Anche in Italia naturalmente, da Roma a Pisa. E non solo. Uno sciopero della fame è stato avviato a Makhmur, il campo profughi bombardato la settimana scorsa dall’aviazione turca.

Per il dittatore turco Erdogan, contrapporsi violentemente al movimento curdo – sia con la repressione nelle carceri, sia bombardando il Kurdistan – rimane l’opzione favorita. Anche per impedire che la questione curda acquisti la meritata visibilità a livello internazionale.

Così come per i curdi diventava indispensabile alzare il livello dello scontro politico, passando dallo sciopero della fame a rotazione a quello illimitato. Una decisione non facile, una scelta che implica un prezzo più alto e che richiede ancor più sacrifici.

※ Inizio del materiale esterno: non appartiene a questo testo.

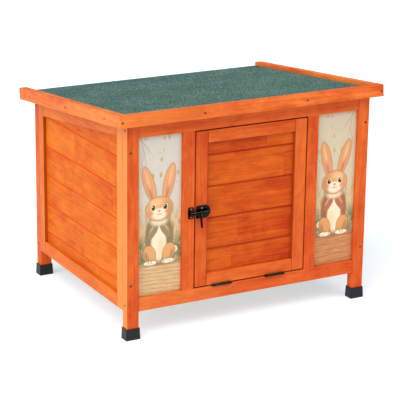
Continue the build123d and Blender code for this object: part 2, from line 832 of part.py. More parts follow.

Naturalmente, dopo oltre 20 giorni di scioperi in diverse carceri (ma sei donne nel carcere di Xarpet  avevano iniziato già da prima e ormai sono al 45° giorno di digiuno) il sistema di controllo e repressione è corso ai ripari per stroncare la protesta.

Stando alle dichiarazioni di Abdulmenat Kur, esponente dell’associazione di aiuto e solidarietà con le famiglie dei prigionieri (TUAY-DER) a Patnos, Antep, manisa, Tokat, Xarpet e Bolu i detenuti subiscono ulteriori angherie e maltrattamenti.

Chi entra in sciopero della fame non riceve più alcuna assistenza medica, compresa l’assunzione delle indispensabili vitamine B e B1.

Inoltre la Direzione delle carceri ha cercato di impedire le visite. Soltanto la determinazione dei familiari ha vanificato tale ulteriore affronto ai diritti dei prigionieri.